I think it's very simple: When a WU finishes, download a new WU first, then attempt to upload. Once a new WU has been downloaded, the client goes to work and the upload can be processed concurrently. For those with dial-up connections, this would normally still be completed within a single connection. The only real requirement has already been mentioned: The download has to know if the previous WU is ready to upload.

Re: Suggestion

Posted: Mon Sep 15, 2008 7:58 pm
by Ren02
The upload and download can happen at the same time. This has already been implemented when you start the client and there are results to upload but new WU has not been downloaded yet. In such a case the client downloads a new WU and uploads the results simultaneously. Usually it takes much less time to download a new WU, so the client is already happily processing while the upload still continues in the background. No idea why Stanford went half-way on this and doesn't use this approach all the time.

Re: Suggestion

Posted: Mon Sep 15, 2008 8:53 pm
by codysluder
Ren02 wrote:Usually it takes much less time to download a new WU, so the client is already happily processing while the upload still continues in the background. No idea why Stanford went half-way on this and doesn't use this approach all the time.
My theory: They wanted to try the upload more than once if it failed.

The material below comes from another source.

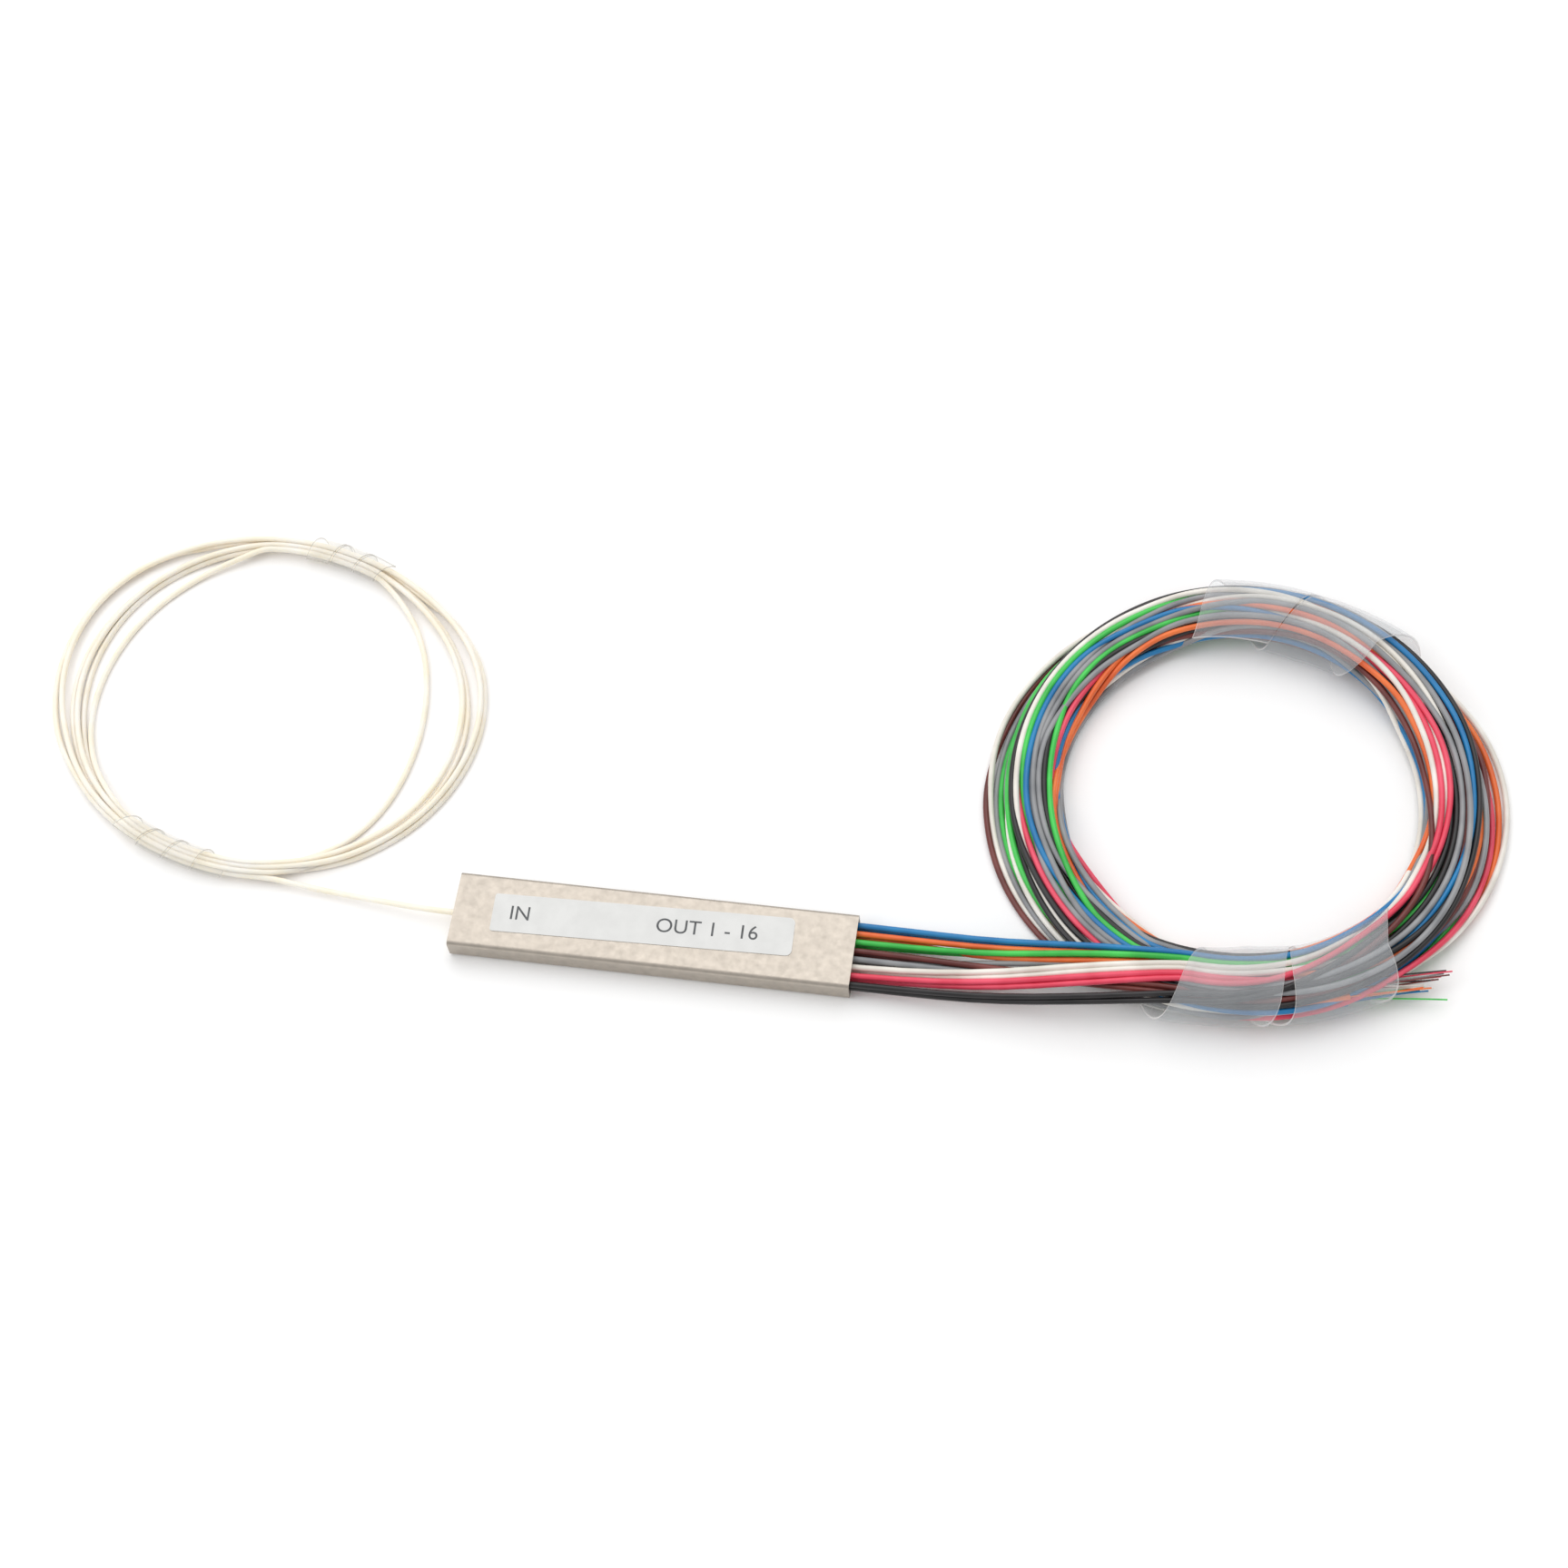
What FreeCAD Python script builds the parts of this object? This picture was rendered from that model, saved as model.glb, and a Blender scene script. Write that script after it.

By sequentially uploading, then downloading, then re-uploading there's enough of a pause that the server overload might have changed enough for the second upload to go through.

Also, for those poor souls who are still on dial-up, simultaneous upload and download go really, really slow compared to doing one at a time. (This could be enabled/disabled based on the client's knowledge of recent upload/download speeds but now we're talking increased complexity.)